Preheat oven to 425 degrees. Line a 9-inch pie pan with half the pie dough. Mix the sugar, flour and nutmeg or cinnamon in a large bowl. Add the peaches and lemon juice and toss well. Pile the fruit into the lined pie pan. Top with the second crust, either making a lattice or laying over the top (if the latter, make sure to cut air vents). Flute the edges to seal, then brush crust with milk and dust with sugar. Bake for 10 minutes then lower the heat to 350 degrees and bake 30-40 minutes more, until the top is browned.

Dough for 2-crust Pie
2 1/2 cups flour
1/2 tsp salt
1/4 tsp baking powder
16 tablespoons cold unsalted butter, cut into small pieces
6-8 tablespoons cold water

Whisk flour, salt and baking powder in a medium bowl.
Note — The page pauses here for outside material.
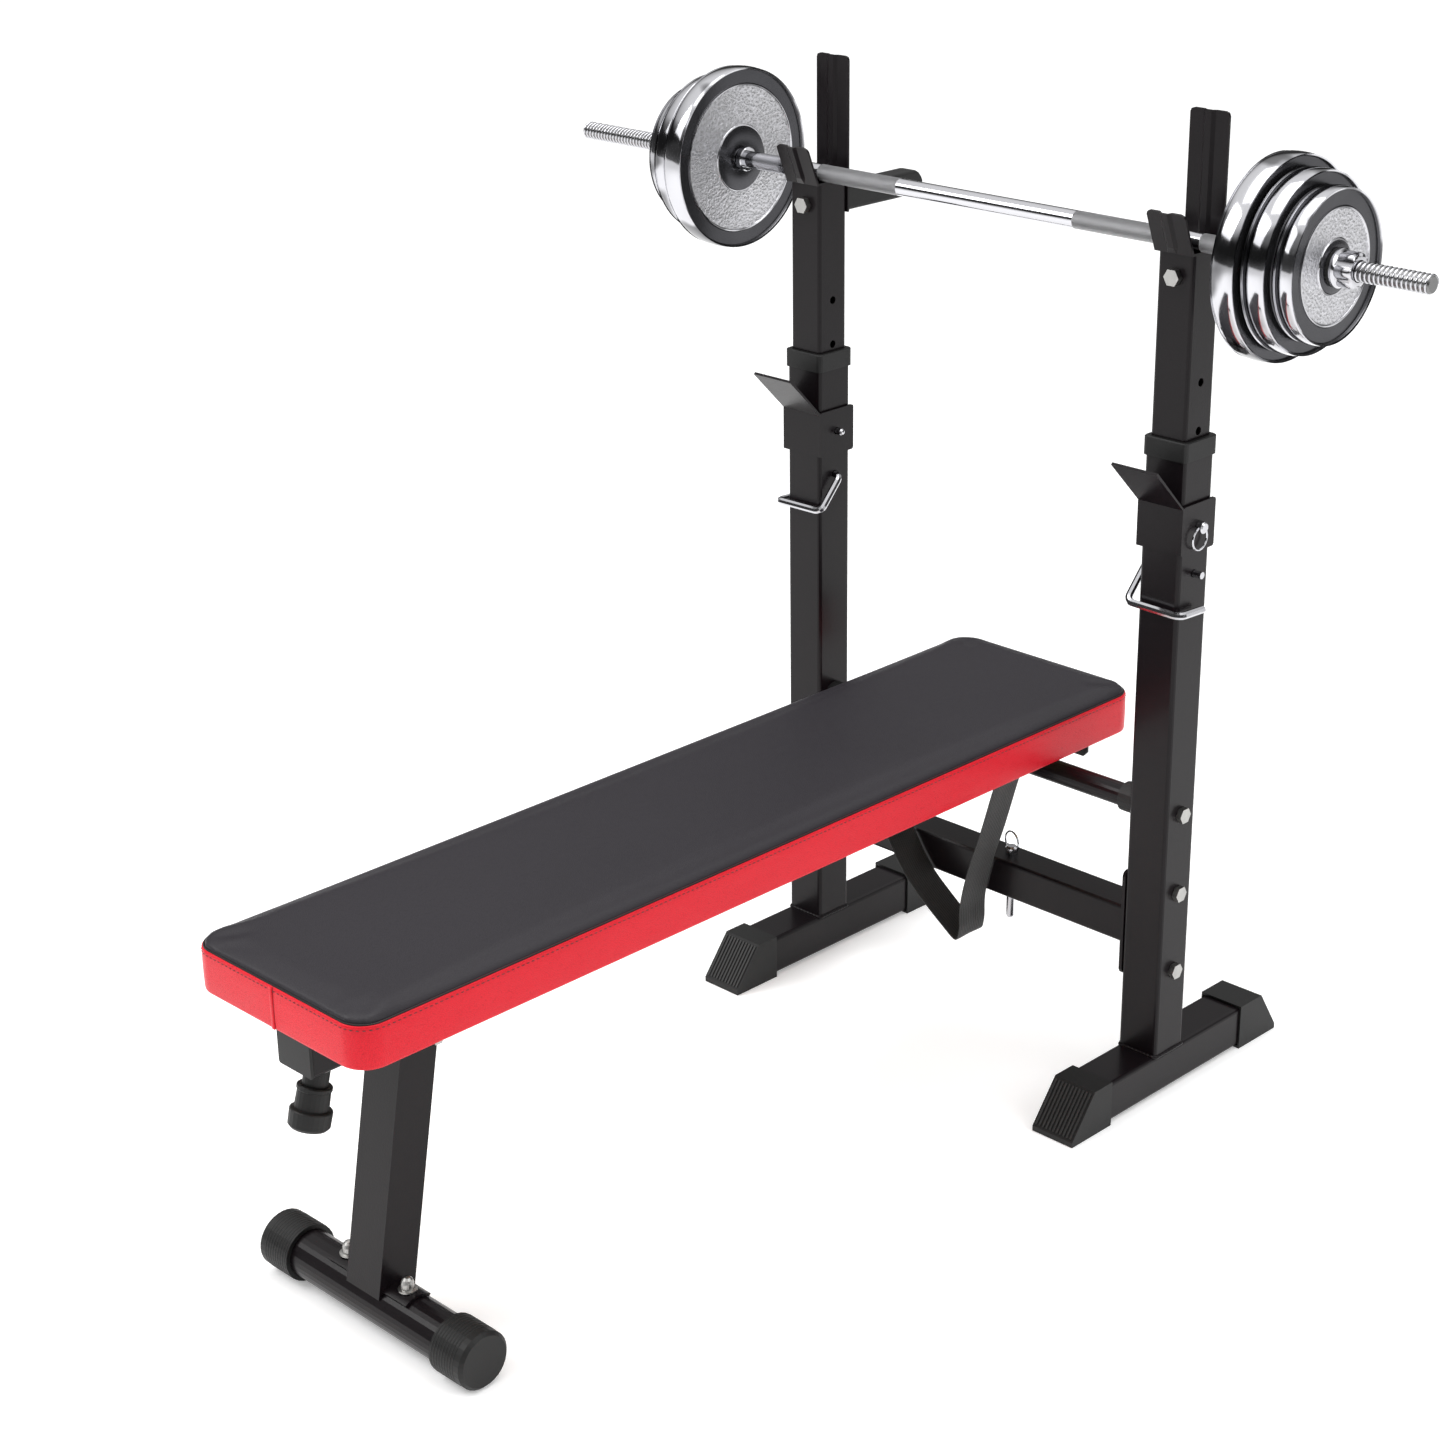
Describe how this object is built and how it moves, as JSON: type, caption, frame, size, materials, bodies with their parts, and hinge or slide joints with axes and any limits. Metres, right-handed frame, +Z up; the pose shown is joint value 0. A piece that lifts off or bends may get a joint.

Use a pastry blender or two knives to cut in the butter, working until pea-sized pieces of butter remain. Add 6 tablespoons of water and stir, adding remaining water as necessary until dough holds together. Divide dough into three balls. Take each one and press down and away from you with the heel of your hand to squish the dough into a long, thin strip; this technique enhances the flakiness of the crust. When you’re done lump it back into one piece, then divide it into two equal balls. Flatten each into a disc and wrap in plastic wrap or wax paper. Refrigerate until firm. Roll out to desired size when ready to use.